In this biographical stew, keeping the Abbys, Elsies, and Isabels straight demands a detailed menu and a hearty appetite for information about this American dynasty. Whatever their other faults and virtues, the Rockefeller women were nothing if not fecund, and in Stasz's (The Vanderbilt Women, 1991) narrative the players' identities begin to blur by the third generation (John D. Sr.'s children). Standing out from the crowd is the founding mother, Eliza Davison (b. 1813), whose wandering (and ultimately bigamous) husband was home at least long enough to father six children; of them, John Sr., and William went on to found Standard Oil and the Rockefeller family of legend.
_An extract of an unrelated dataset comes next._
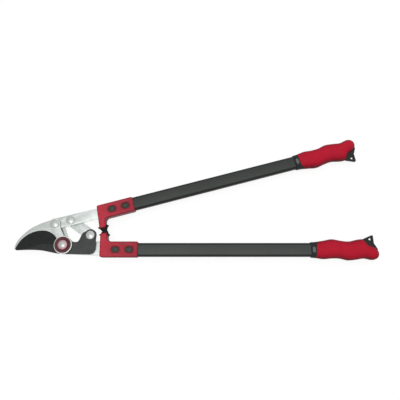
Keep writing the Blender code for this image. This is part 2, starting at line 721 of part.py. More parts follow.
def socket(handle, plate_back, plate_front):
    """Red moulded socket with its arm, bored for the tube and open over the two rivets."""
    made = add(handle.name + "_socket", socket_body(handle), handle.frame, red_plastic)
    bore = rectangle(TUBE_WIDTH + 2 * TOUCH_GAP, TUBE_DEPTH + 2 * TOUCH_GAP, TUBE_CORNER + TOUCH_GAP)
    tool = loft([across(bore, handle.tube_start - TOUCH_GAP), across(bore, handle.length + SLOT_REACH)])
    combine(made, cutter(handle.name + "_socket_bore", tool, handle.frame))
    outer, inner = (edge + TOUCH_GAP for edge in handle.plate_edges)
    inside = handle.tube_start + TOUCH_GAP
    slot = handle.flip([(-SLOT_REACH, -outer), (inside, -outer), (inside, inner), (-SLOT_REACH, inner)])
    tool = plate([slot], plate_back - TOUCH_GAP, plate_front + TOUCH_GAP)
    combine(made, cutter(handle.name + "_tang_slot", tool, handle.frame))
    combine(made, cutter(handle.name + "_windows", windows(handle), handle.frame))
    slot_cutter = cutter(handle.name + "_bumper_slot", bumper_slot(), handle.frame)
    stand_on_arm(slot_cutter, handle)
    combine(made, slot_cutter)


def stand_on_arm(made, handle):
    """Turns a piece so that its +Z points from the arm's end to the other handle."""
    made.location = (handle.arm_centre() * MM, handle.inward * ARM_HEIGHT * MM, 0)
    made.rotation_euler = (math.radians(-90 * handle.inward), 0, 0)


def tube_rivets(handle):
    seat = TUBE_DEPTH / 2 + TOUCH_GAP
    for place, along in zip(("front", "rear"), handle.rivets):
        bm = rivet(seat, -seat, TUBE_RIVET_RADIUS, TUBE_RIVET_HEAD_RADIUS, TUBE_RIVET_HEAD_HEIGHT,
                   SMALL_STEPS)
        made = add(handle.name + "_socket_rivet_" + place, bm, handle.frame, dark_steel)
        made.location = (along * MM, 0, 0)


def bumper(handle, height):
    """Rubber bumper: a flange in the arm's slot and a nose whose slanted tip meets the other one."""
    flange = Vector(BUMPER_FLANGE)
    rounded_flange = flange - Vector((BUMPER_FLANGE_ROUND, BUMPER_FLANGE_ROUND))
    top = -ARM_LIP - TOUCH_GAP
    bottom = top - BUMPER_FLANGE_THICKNESS
    third = BUMPER_FLANGE_THICKNESS / 3
    slant = math.tan(math.radians(UPPER_HANDLE_ANGLE / 2))
    levels = ((bottom, 0, rounded_flange), (bottom + third, 0, flange), (top - third, 0, flange),
              (top, 0, rounded_flange), (top, 0, BUMPER_WAIST), (0, 0, BUMPER_NECK),
              (height - BUMPER_NOSE_LENGTH, slant, BUMPER_NOSE), (height, slant, BUMPER_TIP))
    sections = [[(x, y, z + rise * x) for x, y in ellipse(*size)] for z, rise, size in levels]
    made = add(handle.name + "_bumper", loft(sections), handle.frame, black_plastic)
    stand_on_arm(made, handle)


def grip_section(position):
    """Section of the grip at a distance from its front: a rounded square about its own centre."""
    inner = smooth(GRIP_INNER, position)
    outer = smooth(GRIP_OUTER, position)
    into_end = max(0.0, position - GRIP_LENGTH + GRIP_END_ROUND) / GRIP_END_ROUND
    closing = math.sqrt(1 - into_end ** 2)
    middle, wide = (inner - outer) / 2, (inner + outer) / 2 * closing
    deep = smooth(GRIP_THICKNESS, position) * closing
    power = 2 / GRIP_SQUARENESS
    points = []
    for i in range(GRIP_STEPS):
        turn = 2 * math.pi * i / GRIP_STEPS
        y = math.copysign(abs(math.cos(turn)) ** power, math.cos(turn))
        z = math.copysign(abs(math.sin(turn)) ** power, math.sin(turn))
        points.append((middle + wide * y, deep * z))
    return points


def grip_loft(handle, positions):
    """The grip's outer form through sections at distances from its front."""
    sections = []
    for position in positions:
        outline = [(y * handle.inward, z) for y, z in grip_section(position)]
        sections.append(across(outline, handle.grip_start + position))
    return loft(sections)


def beside_edge(handle, gap, beyond):
    """Everything on one side of the collar's curved edge, up to a distance from the grip's front."""
    edge = [Vector((handle.grip_start + x + gap, y)) for x, y in spline(COLLAR_EDGE, 3)]
    far = handle.grip_start + beyond
    outline = edge + [Vector((far, edge[-1].y)), Vector((far, edge[0].y))]
    return plate([handle.flip(outline)], -2 * GRIP_HALF, 2 * GRIP_HALF)


def core_body(handle, grow):
    """The part of the core that the sleeve covers, grown by a clearance."""
    wall = CORE_WALL + TOUCH_GAP + grow
    outline = rectangle(TUBE_WIDTH + 2 * wall, TUBE_DEPTH + 2 * wall, TUBE_CORNER + wall)
    return loft([across(outline, handle.grip_start + CORE_BODY_FROM),
                 across(outline, handle.grip_start + CORE_LENGTH + grow)])


def on_grip(handle, corners):
    """Corners whose distances are from the grip's front, in the handle's own frame."""
    return [(x + handle.grip_start, y, radius) for x, y, radius in corners]


def tab_plate(handle, grow):
    """The hanging tab at the end of the core, grown by a clearance."""
    outline = rounded(on_grip(handle, TAB_OUTLINE), 4)
    if grow:
        outline = offset(outline, grow)
    return plate([handle.flip(outline)], -TAB_THICKNESS / 2 - grow, TAB_THICKNESS / 2 + grow)


def offset(outline, distance):
    """Moves each point of a clockwise or counter-clockwise outline out by a distance."""
    area = sum(a[0] * b[1] - a[1] * b[0] for a, b in zip(outline, outline[1:] + outline[:1]))
    side = math.copysign(1, area)
    moved = []
    for i, point in enumerate(outline):
        before = (point - outline[i - 1]).normalized()
        after = (outline[(i + 1) % len(outline)] - point).normalized()
        normal = Vector((before.y + after.y, -before.x - after.x)).normalized() * side
        share = max(0.5, abs(normal.dot(Vector((before.y, -before.x)))))
        moved.append(point + normal * distance / share)
    return moved


def grip_core(handle):
    """Black core: collar, body round the tube, and the hanging tab with its eyelet."""
    collar = grip_loft(handle, [COLLAR_FORM_LENGTH * i / 6 for i in range(7)])
    made = add(handle.name + "_grip_core", collar, handle.frame, black_plastic)
    tool = beside_edge(handle, -TOUCH_GAP, 2 * COLLAR_FORM_LENGTH)
    combine(made, cutter(handle.name + "_collar_edge", tool, handle.frame))
    combine(made, cutter(handle.name + "_core_body", core_body(handle, 0.0), handle.frame), "UNION")
    combine(made, cutter(handle.name + "_core_tab", tab_plate(handle, 0.0), handle.frame), "UNION")
    bore = rectangle(TUBE_WIDTH + 2 * TOUCH_GAP, TUBE_DEPTH + 2 * TOUCH_GAP, TUBE_CORNER + TOUCH_GAP)
    tool = loft([across(bore, handle.grip_start - 5), across(bore, handle.tube_end + TOUCH_GAP)])
    combine(made, cutter(handle.name + "_core_bore", tool, handle.frame))
    eyelet = handle.flip(rounded(on_grip(handle, EYELET), 3))
    tool = plate([eyelet], -TAB_THICKNESS, TAB_THICKNESS)
    combine(made, cutter(handle.name + "_eyelet", tool, handle.frame))
    tool = plate([spot_outline(handle, TOUCH_GAP)], TUBE_DEPTH / 2 - 1, GRIP_HALF)
    combine(made, cutter(handle.name + "_spot_hole", tool, handle.frame))


def spot_outline(handle, grow):
    """The oval plug in the collar, its long side across the handle."""
    reach = (SPOT_LENGTH - SPOT_WIDTH) / 2
    at = handle.grip_start + SPOT_FROM_FRONT
    return stadium((at, -reach), (at, reach), SPOT_WIDTH / 2 + grow, 8)


def grip_plug(handle):
    seat = TUBE_DEPTH / 2 + TOUCH_GAP
    top = smooth(GRIP_THICKNESS, SPOT_FROM_FRONT) - SPOT_SINK
    bm = plate([spot_outline(handle, 0.0)], seat, top)
    add(handle.name + "_grip_plug", bm, handle.frame, grey_plastic)


def grip_sleeve(handle):
    """Soft red sleeve with palm swells, over the core."""
    round_from = GRIP_LENGTH - GRIP_END_ROUND
    step = (round_from - CORE_BODY_FROM) / GRIP_STATIONS
    positions = [CORE_BODY_FROM + step * i for i in range(GRIP_STATIONS)]
    positions += [round_from + GRIP_END_ROUND * math.sin(math.radians(85) * i / GRIP_END_STATIONS)
                  for i in range(GRIP_END_STATIONS + 1)]
    made = add(handle.name + "_grip_sleeve", grip_loft(handle, positions), handle.frame, red_plastic, 60.0)
    tool = beside_edge(handle, 0.0, -COLLAR_FORM_LENGTH)
    combine(made, cutter(handle.name + "_sleeve_edge", tool, handle.frame))
    combine(made, cutter(handle.name + "_sleeve_bore", core_body(handle, TOUCH_GAP), handle.frame))
    combine(made, cutter(handle.name + "_sleeve_slot", tab_plate(handle, TOUCH_GAP), handle.frame))


def bumper_height(lower, upper):
    """Height at which the slanted tips of the bumpers are a gap apart when the tool is shut."""
    at_lower = Vector(LOWER_SOCKET_START) + Vector((lower.arm_centre(), ARM_HEIGHT))
    axis = direction(UPPER_HANDLE_ANGLE)
    along = UPPER_SOCKET_START + upper.arm_centre()
    inward = Vector((axis.y, -axis.x))
    at_upper = Vector(HOOK_RIVET_AT) + axis * along + inward * (ARM_HEIGHT - UPPER_AXIS_SHIFT)
    half = UPPER_HANDLE_ANGLE / 2
    between = (at_upper - at_lower).dot(direction(90 + half))
    return (between - BUMPER_GAP) / (2 * math.cos(math.radians(half)))


def build_handle(handle, plate_back, plate_front, height):
    holes = rivet_holes(handle)
    tube(handle, holes)
    insert(handle, holes, plate_back, plate_front)
    socket(handle, plate_back, plate_front)
    tube_rivets(handle)
    bumper(handle, height)
    grip_core(handle)
    grip_plug(handle)
    grip_sleeve(handle)


def stand_on_floor(root):
    """Puts the middle of the tool's footprint over the origin, with its lowest point at zero."""
    bpy.context.view_layer.update()
    graph = bpy.context.evaluated_depsgraph_get()
    points = []
    for item in bpy.context.scene.objects:
        if item.type == "MESH" and not item.hide_render:
            shape = item.evaluated_get(graph)
            points += [shape.matrix_world @ v.co for v in shape.to_mesh().vertices]
    low = [min(p[k] for p in points) for k in range(3)]
    high = [max(p[k] for p in points) for k in range(3)]
    root.location = (-(low[0] + high[0]) / 2, -(low[1] + high[1]) / 2, -low[2])


def build():
    for item in list(bpy.data.objects):
        bpy.data.objects.remove(item, do_unlink=True)
    root = empty("tool_frame")
    blade_pivot = empty("blade_pivot", root)
    link_pivot = empty("link_pivot", root, EAR_RIVET_AT)
    upper_pivot = empty("upper_pivot", root, HOOK_RIVET_AT, UPPER_HANDLE_ANGLE)
    lower_frame = empty("lower_handle_frame", root, LOWER_SOCKET_START)
    upper_frame = empty("upper_handle_frame", upper_pivot, (UPPER_SOCKET_START, UPPER_AXIS_SHIFT))

    hook_blade(root)
    hook_strap(root)
    main_pivot(root)
    cutting_blade(blade_pivot)
    compound_link(link_pivot)
    upper_lever(upper_pivot)
    linkage_rivets(root, blade_pivot, upper_pivot)

    half = TANG_WIDTH / 2
    lower = Handle("lower", lower_frame, 1, LOWER_SOCKET_LENGTH, LOWER_SOCKET_LEAN,
                   LOWER_SOCKET_WALLS, (half, half))
    upper = Handle("upper", upper_frame, -1, UPPER_SOCKET_LENGTH, UPPER_SOCKET_LEAN,
                   UPPER_SOCKET_WALLS, lever_edges())
    height = bumper_height(lower, upper)
    build_handle(lower, HOOK_BACK, HOOK_FRONT, height)
    build_handle(upper, BLADE_BACK, BLADE_FRONT, height)
    stand_on_floor(root)


build()
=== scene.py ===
"""Dressed model of the compound bypass lopper: fine meshes, materials, floor, light and camera.

Sizes are in millimetres. Each piece is made in its own frame: the main bolt's frame for the
steel head, and for each handle a frame that starts at the front of its socket, with +X along
the tube. Inward means towards the other handle.
"""

import json
from dataclasses import dataclass
from math import asin, atan2, copysign, cos, degrees, pi, radians, sin, sqrt, tan

import bmesh
import bpy
from mathutils import Matrix, Vector

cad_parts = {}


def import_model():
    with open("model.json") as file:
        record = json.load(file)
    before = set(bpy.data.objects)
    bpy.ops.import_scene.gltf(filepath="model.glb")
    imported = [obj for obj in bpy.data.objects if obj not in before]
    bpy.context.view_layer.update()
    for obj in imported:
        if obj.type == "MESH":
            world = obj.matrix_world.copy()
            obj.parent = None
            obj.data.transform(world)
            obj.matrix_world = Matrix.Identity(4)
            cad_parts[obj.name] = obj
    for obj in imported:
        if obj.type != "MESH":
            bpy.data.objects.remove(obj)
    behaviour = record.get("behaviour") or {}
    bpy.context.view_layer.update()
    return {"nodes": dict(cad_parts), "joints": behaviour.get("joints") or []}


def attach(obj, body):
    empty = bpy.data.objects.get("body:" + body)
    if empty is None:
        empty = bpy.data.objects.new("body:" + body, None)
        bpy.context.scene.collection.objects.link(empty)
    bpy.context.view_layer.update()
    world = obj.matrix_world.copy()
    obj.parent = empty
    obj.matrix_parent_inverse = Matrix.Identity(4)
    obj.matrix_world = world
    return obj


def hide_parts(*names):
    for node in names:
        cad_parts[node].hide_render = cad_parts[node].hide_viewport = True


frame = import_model()
scene = bpy.context.scene

MM = 0.001
GAP = 0.3
JOINTS = {joint["name"]: joint for joint in frame["joints"]}
BOLT_AT, HOOK_RIVET_WORLD, EAR_RIVET_WORLD = (
    Vector(JOINTS[name]["pos_m"]) for name in ("blade_pivot", "handle_pivot", "link_pivot"))

# Plates
PLATE_THICKNESS = 4.0
STRAP_THICKNESS = 3.0
HOOK_BACK = -PLATE_THICKNESS - GAP / 2
HOOK_FRONT = -GAP / 2
BLADE_BACK = GAP / 2
BLADE_FRONT = PLATE_THICKNESS + GAP / 2
STRAP_BACK = BLADE_FRONT + GAP
STRAP_FRONT = STRAP_BACK + STRAP_THICKNESS
PLATE_EDGE = 0.45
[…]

John's wife, Laura Spelman, from a family whose Ohio homes were noted stops on the Underground Railway, created a home dedicated to piety and service. The family has its share of rebels, eccentrics, and prima donnas. John D. Jr. married Abby Aldrich, whose five sons--John D. 3rd, Nelson, Laurance, Winthrop, and David--became political and economic powerhouses as well as the subjects of diverting scandal. The book's pace becomes nearly breathless with reports of this and the next generation's marriages, divorces, offspring, and charities. Stasz tries to make a case for the Rockefeller women as the power behind the family's philanthropy, but she doesn't quite succeed. Although their influence resulted in the family fortune being funneled into some of this country's most valued institutions--Spelman College, New York City's Museum of Modern Art and Metropolitan Museum of Art, and the YWCA, among others--the family money always remained under the firm control of the Rockefeller men. The women seemed to be best at their assigned roles: wives, mothers, and society's moral guardians. Cluttered with forgettable characters and focusing on John D. Sr. as much as his womenfolk, this is nevertheless a reminder of how the Rockefeller fortune has shaped the cultural institutions of this country.